Au cours des quatorze années suivantes, Pierre Péan continuera de creuser ce sillon, notamment dans les colonnes de l’hebdomadaire Marianne, où il s’évertuera à démontrer la culpabilité du FPR dans l’attentat du 6 avril 1994, quitte à présenter comme crédibles des témoignages fallacieux – comme celui d’Abdul Ruzibiza, un ancien sous-officier du FPR.
En 2009, il publie une charge au vitriol contre Bernard Kouchner, ancien ministre des Affaires étrangères de Nicolas Sarkozy. Comme le journaliste le reconnaît lui-même dans le premier chapitre de son livre, Le Monde selon K (Fayard) est avant tout un règlement de comptes : Pierre Péan n’a pas supporté le rôle joué par l’ancien médecin sans frontières dans le rapprochement diplomatique entre Paris et Kigali opéré par Nicolas Sarkozy à partir de 2008. Le passage consacré au Rwanda dans l’ouvrage occupe une centaine de pages.

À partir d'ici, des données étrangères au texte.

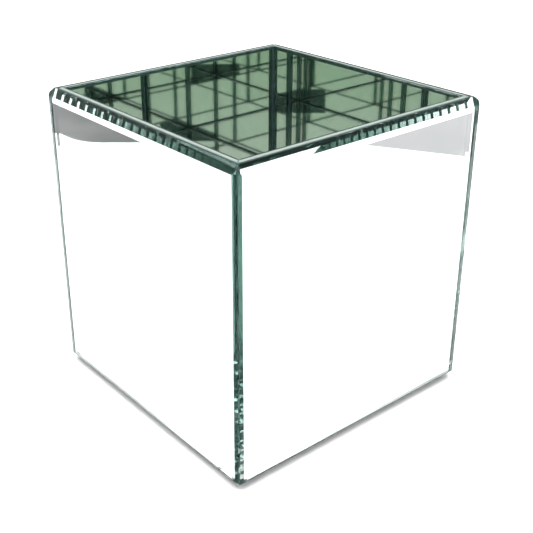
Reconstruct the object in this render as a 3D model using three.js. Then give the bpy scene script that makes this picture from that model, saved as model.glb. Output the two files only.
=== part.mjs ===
// Mirrored glass display cube: an open-topped square box. Every wall is two mirror sheets bonded back to
// back, so that it is a mirror on the outside and on the inside, and the floor is a mirror too.
// Millimetres, +Z up, origin on the standing surface under the middle of the box.

import * as THREE from 'three';
import { ConvexGeometry } from 'three/addons/geometries/ConvexGeometry.js';

// Driving dimensions
const outerWidth = 100;          // across X, over the outer mirror faces
const outerDepth = 100;          // across Y, over the outer mirror faces
const wallHeight = 102;          // of the outer sheets, from their lower edge to the rim
const outerGlass = 3;            // thickness of the outer mirror sheets
const liningGlass = 2;           // thickness of the mirror sheets that line the walls
const bondThickness = 0.5;       // backing paint and adhesive between two sheets
const bondRecess = 0.6;          // how far the bond stops below the rim
const bevelWidth = 4;            // of the whole polished border round each outer face
const bevelDepth = 0.3;          // of the shallow bevel, which makes the inner part of that border
const chamferWidth = 2.3;        // of the steep chamfer, which makes the outer part of it
const chamferDepth = 2.1;        // what the chamfer takes off the sheet's thickness
const seamThickness = 0.4;       // adhesive line between two mitred ends
const seamRecess = 0.3;          // how far an adhesive line stops below the rim
const floorGlass = 2;            // thickness of the mirror floor
const floorSeam = 0.4;           // adhesive line round the mirror floor
const baseGlass = 3;             // thickness of the plate that closes the underside
const baseClearance = 0.2;       // between the base plate's edge and the outer sheets
const footDiameter = 8;
const footThickness = 1;
const footRounding = 0.3;        // radius of the foot's lower edge
const footInset = 12;            // from the outer faces to a foot's centre

// Levels above the standing surface
const wallBottom = footThickness;
const rim = wallBottom + wallHeight;
const seamTop = rim - seamRecess;
const baseTop = wallBottom + baseGlass;
const floorBottom = baseTop + bondThickness;
const floorTop = floorBottom + floorGlass;

// Depths measured inwards from the outer faces
const bondDepth = outerGlass;
const liningDepth = bondDepth + bondThickness;
const wallDepth = liningDepth + liningGlass;
const edgeDepth = bevelDepth + chamferDepth;   // where the flat rim begins
const cornerDepth = edgeDepth / (1 + chamferDepth / chamferWidth);   // where two walls' chamfers meet
const mitreGap = seamThickness / Math.SQRT2;   // what half a seam takes off a mitred sheet's length

function material(color, roughness, metalness) {
  return new THREE.MeshStandardMaterial({ color, roughness, metalness });
}

const outerMirror = () => material(0xe4e9e7, 0.04, 1);
const liningMirror = () => material(0xa9bfa8, 0.05, 1);
const backing = () => material(0x5c6361, 0.7, 0);
const adhesive = () => material(0x16302d, 0.35, 0);
const paintedGlass = () => material(0x3f4646, 0.45, 0);
const clearRubber = () => material(0xd5dcda, 0.3, 0);

// The four walls, each drawn as the front one and turned into place. halfRun is half its length,
// reach is the distance from the middle of the box to its outer face.
const walls = [
  { name: 'front', turn: 0, halfRun: outerWidth / 2, reach: outerDepth / 2 },
  { name: 'right', turn: 1, halfRun: outerDepth / 2, reach: outerWidth / 2 },
  { name: 'back', turn: 2, halfRun: outerWidth / 2, reach: outerDepth / 2 },
  { name: 'left', turn: 3, halfRun: outerDepth / 2, reach: outerWidth / 2 },
];

const cube = new THREE.Group();

function add(name, geometry, look, turn = 0) {
  const mesh = new THREE.Mesh(geometry, look);
  mesh.name = name;
  mesh.rotation.z = turn * Math.PI / 2;
  cube.add(mesh);
  return mesh;
}

const solid = (points) => new ConvexGeometry(points.map(([x, y, z]) => new THREE.Vector3(x, y, z)));

// Four corners of an upright rectangle at one depth in a front wall, shortened at both ends by trim
function upright(wall, depth, trim, bottom, top) {
  const x = wall.halfRun - depth - trim;
  const y = depth - wall.reach;
  return [[-x, y, bottom], [x, y, bottom], [x, y, top], [-x, y, top]];
}

// A flat sheet whose two upright ends are mitred at 45 degrees
function mitredSheet(wall, depth, thickness, trim, bottom, top) {
  return solid([
    ...upright(wall, depth, trim, bottom, top),
    ...upright(wall, depth + thickness, trim, bottom, top),
  ]);
}

// The outer sheet: mitred in the same way, with a bevel and a chamfer all round its outer face
function bevelledSheet(wall) {
  return solid([
    ...upright(wall, 0, bevelWidth, wallBottom + bevelWidth, rim - bevelWidth),
    ...upright(wall, bevelDepth, chamferWidth - bevelDepth, wallBottom + chamferWidth, rim - chamferWidth),
    ...upright(wall, cornerDepth, mitreGap, wallBottom + cornerDepth, rim - cornerDepth),
    ...upright(wall, edgeDepth, mitreGap, wallBottom, rim),
    ...upright(wall, outerGlass, mitreGap, wallBottom, rim),
  ]);
}

// The adhesive line in the mitre at the right-hand end of a front wall. It is given as sections at
// rising depths, each with its lower and upper end.
function mitreSeam(wall, sections) {
  return solid(sections.flatMap(([depth, bottom, top]) => {
    const x = wall.halfRun - depth;
    const y = depth - wall.reach;
    return [bottom, top].flatMap((z) => [[x - mitreGap, y, z], [x, y + mitreGap, z]]);
  }));
}

// A level plate whose edges stand inset from the outer faces
function plate(inset, bottom, thickness) {
  const geometry = new THREE.BoxGeometry(outerWidth - 2 * inset, outerDepth - 2 * inset, thickness);
  return geometry.translate(0, 0, bottom + thickness / 2);
}

// A round bumper, flat on both faces, with a rounded lower edge
function foot(x, y) {
  const radius = footDiameter / 2;
  const steps = 4;
  const profile = [new THREE.Vector2(0, 0)];
  for (let i = 0; i <= steps; i++) {
    const angle = (i / steps) * Math.PI / 2;
    profile.push(new THREE.Vector2(
      radius - footRounding + footRounding * Math.sin(angle),
      footRounding - footRounding * Math.cos(angle),
    ));
  }
  profile.push(new THREE.Vector2(radius, footThickness), new THREE.Vector2(0, footThickness));
  return new THREE.LatheGeometry(profile, 40).rotateX(Math.PI / 2).translate(x, y, 0);
}

// Walls, from the outside in
for (const wall of walls) {
  const next = walls[(wall.turn + 1) % walls.length];
  const corner = `${wall.name}_${next.name}`;
  const lining = mitredSheet(wall, liningDepth, liningGlass, mitreGap, floorBottom, rim);
  const bond = mitredSheet(wall, bondDepth, bondThickness, 0, baseTop, rim - bondRecess);
  const floorEdge = mitredSheet(wall, wallDepth, floorSeam, 0, floorBottom, floorTop - seamRecess);
  const outerSeam = mitreSeam(wall, [
    [cornerDepth, wallBottom + cornerDepth, seamTop - cornerDepth],
    [edgeDepth, wallBottom, seamTop],
    [outerGlass - mitreGap / 2, wallBottom, seamTop],
  ]);
  const liningSeam = mitreSeam(wall, [
    [liningDepth, floorBottom, seamTop],
    [wallDepth - mitreGap / 2, floorBottom, seamTop],
  ]);
  add(`${wall.name}_outer_mirror`, bevelledSheet(wall), outerMirror(), wall.turn);
  add(`${wall.name}_bond_sheet`, bond, backing(), wall.turn);
  add(`${wall.name}_lining_mirror`, lining, liningMirror(), wall.turn);
  add(`${wall.name}_floor_seam`, floorEdge, adhesive(), wall.turn);
  add(`${corner}_outer_seam`, outerSeam, adhesive(), wall.turn);
  add(`${corner}_lining_seam`, liningSeam, adhesive(), wall.turn);
}

// Bottom, from the underside up
add('base_plate', plate(bondDepth + baseClearance, wallBottom, baseGlass), paintedGlass());
add('base_bond_sheet', plate(liningDepth, baseTop, bondThickness), backing());
add('floor_mirror', plate(wallDepth + floorSeam, floorBottom, floorGlass), liningMirror());

// Feet under the base plate
for (const [side, x] of [['left', -1], ['right', 1]]) {
  for (const [end, y] of [['front', -1], ['back', 1]]) {
    const at = [x * (outerWidth / 2 - footInset), y * (outerDepth / 2 - footInset)];
    add(`${end}_${side}_foot`, foot(...at), clearRubber());
  }
}

export default cube;
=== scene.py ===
"""Looks of the mirrored glass display cube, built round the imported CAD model. Metres, +Z up."""

import math

import bpy
from mathutils import Euler, Matrix, Vector


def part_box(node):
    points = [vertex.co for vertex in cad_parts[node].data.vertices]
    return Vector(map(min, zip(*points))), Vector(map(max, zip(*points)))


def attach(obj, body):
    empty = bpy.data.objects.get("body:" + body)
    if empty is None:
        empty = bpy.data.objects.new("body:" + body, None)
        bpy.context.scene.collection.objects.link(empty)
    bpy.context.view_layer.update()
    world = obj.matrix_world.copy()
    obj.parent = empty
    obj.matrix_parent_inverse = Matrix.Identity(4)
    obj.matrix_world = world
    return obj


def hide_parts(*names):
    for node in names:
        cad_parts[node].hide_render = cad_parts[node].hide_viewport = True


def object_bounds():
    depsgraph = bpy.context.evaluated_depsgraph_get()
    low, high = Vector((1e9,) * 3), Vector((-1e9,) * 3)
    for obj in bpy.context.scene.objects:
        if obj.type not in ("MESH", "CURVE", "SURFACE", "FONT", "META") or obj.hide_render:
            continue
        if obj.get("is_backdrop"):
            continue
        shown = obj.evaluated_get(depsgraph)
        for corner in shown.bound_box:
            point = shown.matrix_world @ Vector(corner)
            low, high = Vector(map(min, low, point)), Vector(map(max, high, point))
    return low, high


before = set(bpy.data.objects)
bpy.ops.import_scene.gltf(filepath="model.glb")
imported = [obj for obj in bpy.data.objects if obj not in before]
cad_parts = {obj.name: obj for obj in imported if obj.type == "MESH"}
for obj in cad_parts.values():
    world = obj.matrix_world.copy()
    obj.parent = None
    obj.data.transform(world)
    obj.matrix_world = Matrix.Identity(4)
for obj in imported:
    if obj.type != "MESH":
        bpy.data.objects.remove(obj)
cad_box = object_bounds()
scene = bpy.context.scene

MM = 0.001

# Sizes that the boxes of the CAD nodes don't give. The first four are the CAD model's own.
BEVEL_WIDTH = 4 * MM         # the whole polished border round an outer face
BEVEL_DEPTH = 0.3 * MM       # of the shallow bevel, the inner part of that border
CHAMFER_WIDTH = 2.3 * MM     # of the steep chamfer, the outer part of it
CHAMFER_DEPTH = 2.1 * MM
EDGE_DEPTH = BEVEL_DEPTH + CHAMFER_DEPTH
CORNER_DEPTH = EDGE_DEPTH / (1 + CHAMFER_DEPTH / CHAMFER_WIDTH)
ARRIS = 0.2 * MM             # seamed edge round the back of a sheet
GROUND_TO = 0.9 * MM         # what the ground part of the lining's top leaves polished, on the inside
ROUNDING_WIDTH = 0.3 * MM    # of the polished edge between the lining's top and its inner face
ROUNDING_DROP = 0.25 * MM
BARE_END = 1.8 * MM          # how far the silver of the lining stops short of an upright end
BARE_TOP = 1.5 * MM          # of its upper edge
BARE_BOTTOM = 2.4 * MM       # of its lower edge, which stands lower than the floor's top
BARE_FLOOR = 0.7 * MM        # and the floor's silver of the floor's edge
COAT_GAP = 0.03 * MM         # between a silvered face and the bond behind it

WALLS = ("front", "right", "back", "left")
SIDES = ("bottom", "end", "top", "end")
CORNER_SIGNS = ((-1, -1), (1, -1), (1, 1), (-1, 1))


# ---------------------------------------------------------------- camera

CAMERA_AZIMUTH = -38.712
CAMERA_ELEVATION = 24.905
CAMERA_ROLL = -0.548
CAMERA_DISTANCE = 0.317133
CAMERA_LENS = 62.617
CAMERA_PAN = (-0.007628, -0.000795)   # sideways and up, from the line through the middle of the box
CAMERA_SHIFT = (0.0556, -0.0478)


def add_camera():
    az, el = math.radians(CAMERA_AZIMUTH), math.radians(CAMERA_ELEVATION)
    turn = Euler((math.pi / 2 - el, 0, az)).to_matrix()
    data = bpy.data.cameras.new("camera")
    data.lens = CAMERA_LENS
    data.shift_x, data.shift_y = CAMERA_SHIFT
    data.clip_start = 0.01
    camera = bpy.data.objects.new("camera", data)
    pan = turn @ Vector((*CAMERA_PAN, CAMERA_DISTANCE))
    roll = Matrix.Rotation(math.radians(CAMERA_ROLL), 4, "Z")
    middle = Vector((0, 0, cad_box[1][2] / 2))
    camera.matrix_world = Matrix.Translation(middle + pan) @ turn.to_4x4() @ roll
    scene.collection.objects.link(camera)
    scene.camera = camera


# ---------------------------------------------------------------- materials

def new_material(name):
    material = bpy.data.materials.new(name)
    material.use_nodes = True
    tree = material.node_tree
    return material, tree, tree.nodes["Principled BSDF"]


def noise(tree, scale, detail=3.0, stretch=(1, 1, 1)):
    """A noise value in the object's own coordinates, scale in features per metre."""
    place = tree.nodes.new("ShaderNodeTexCoord")
    mapping = tree.nodes.new("ShaderNodeMapping")
    mapping.inputs["Scale"].default_value = stretch
    texture = tree.nodes.new("ShaderNodeTexNoise")
    texture.inputs["Scale"].default_value = scale
    texture.inputs["Detail"].default_value = detail
    tree.links.new(place.outputs["Object"], mapping.inputs["Vector"])
    tree.links.new(mapping.outputs["Vector"], texture.inputs["Vector"])
    return texture.outputs["Fac"]


def ramp(tree, value, stops):
    """Colours or greys against a value, as (position, colour) stops."""
    node = tree.nodes.new("ShaderNodeValToRGB")
    elements = node.color_ramp.elements
    while len(elements) < len(stops):
        elements.new(0.5)
    for element, (position, colour) in zip(elements, stops):
        element.position = position
        element.color = (*colour, 1) if isinstance(colour, tuple) else (colour, colour, colour, 1)
    tree.links.new(value, node.inputs["Fac"])
    return node.outputs["Color"]


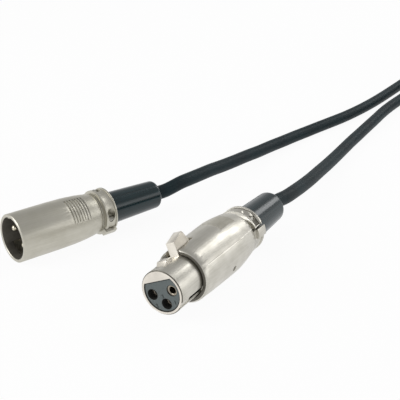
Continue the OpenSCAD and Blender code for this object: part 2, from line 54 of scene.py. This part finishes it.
# Studio. A pale paper floor, a sky that is white at the horizon and grey above, and three lamps:
# a broad one on the left, a strip on the right that draws the long highlight of the female plug
# and its boot, and a low broad one at the front right for the sides of both plugs.
def linear(code):
    """Linear colour of an sRGB hex code."""
    channels = [int(code[i : i + 2], 16) / 255 for i in (0, 2, 4)]
    return [c / 12.92 if c <= 0.04045 else ((c + 0.055) / 1.055) ** 2.4 for c in channels] + [1]


def add_node(tree, kind, inputs={}, **settings):
    """Adds one node with its settings; an input is a value or the socket that feeds it."""
    node = tree.nodes.new(kind)
    for name, value in settings.items():
        setattr(node, name, value)
    for name, value in inputs.items():
        if isinstance(value, bpy.types.NodeSocket):
            tree.links.new(value, node.inputs[name])
        else:
            node.inputs[name].default_value = value
    return node


def new_material(name):
    """An empty material with its output node."""
    material = bpy.data.materials.new(name)
    material.use_nodes = True
    material.node_tree.nodes.clear()
    return material, material.node_tree


paper, tree = new_material("matt_white_paper")
rays = add_node(tree, "ShaderNodeLightPath")
seen = add_node(
    tree, "ShaderNodeMath", {0: rays.outputs["Is Camera Ray"], 1: rays.outputs["Is Glossy Ray"]},
    operation="MAXIMUM",
)
seen = add_node(
    tree, "ShaderNodeMath", {0: seen.outputs[0], 1: rays.outputs["Is Transmission Ray"]},
    operation="MAXIMUM",
)
share = add_node(tree, "ShaderNodeMath", {0: seen.outputs[0], 1: 0.94}, operation="MULTIPLY")
sheet = add_node(tree, "ShaderNodeBsdfDiffuse", {"Color": linear("f4f4f4")})
glow = add_node(tree, "ShaderNodeEmission", {"Color": (1, 1, 1, 1), "Strength": 1})
mixed = add_node(
    tree, "ShaderNodeMixShader", {0: share.outputs[0], 1: sheet.outputs[0], 2: glow.outputs[0]}
)
add_node(tree, "ShaderNodeOutputMaterial", {"Surface": mixed.outputs[0]})
bpy.ops.object.select_all(action="DESELECT")
bpy.ops.mesh.primitive_plane_add(size=6, location=(0.1, 0.02, 0))
floor = bpy.context.object
floor.name = "paper_floor"
floor.data.materials.append(paper)

world = bpy.data.worlds.new("studio")
scene.world = world
world.use_nodes = True
tree = world.node_tree
tree.nodes.clear()
rays = add_node(tree, "ShaderNodeLightPath")
way = add_node(tree, "ShaderNodeTexCoord")
way = add_node(tree, "ShaderNodeSeparateXYZ", {0: way.outputs["Generated"]})
level = add_node(
    tree, "ShaderNodeMapRange",
    {"Value": way.outputs["Z"], "From Max": 0.55, "To Min": 1, "To Max": 0.52},
    interpolation_type="SMOOTHSTEP",
)
soft = add_node(
    tree, "ShaderNodeBackground", {"Color": linear("fbfbfb"), "Strength": level.outputs["Result"]}
)
white = add_node(tree, "ShaderNodeBackground", {"Color": (1, 1, 1, 1), "Strength": 1})
mixed = add_node(
    tree, "ShaderNodeMixShader",
    {0: rays.outputs["Is Camera Ray"], 1: soft.outputs[0], 2: white.outputs[0]},
)
add_node(tree, "ShaderNodeOutputWorld", {"Surface": mixed.outputs[0]})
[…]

L’année suivante, rebelote : dans Carnages. Les guerres secrètes des grandes puissances en Afrique (Fayard), Pierre Péan expose une nouvelle fois les grandes lignes du complot anglo-saxon qui, au cœur de l’Afrique, se serait choisi comme principal auxiliaire le président rwandais Paul Kagame.
En septembre 2018, toujours dans Marianne, Pierre Péan lance son chant du cygne. Ressortant des archives du Tribunal pénal international sur le Rwanda (TPIR) un mémorandum datant de 2003, présenté comme explosif – « Rwanda : le document top secret qui accuse le régime de Kagame » -, il s’efforce une nouvelle fois de démontrer que les crimes du régime Kagame contre les Hutu dépasseraient de loin le bilan macabre du génocide contre les Tutsi.
À l’heure des hommages qui se multiplient, cette obsession rwandaise de Pierre Péan, qui l’a amené à défendre des thèses qui ne sont aujourd’hui plus portées que par un petit nombre d’universitaires, de politiques, de militaires et de journalistes, restera attachée à son parcours.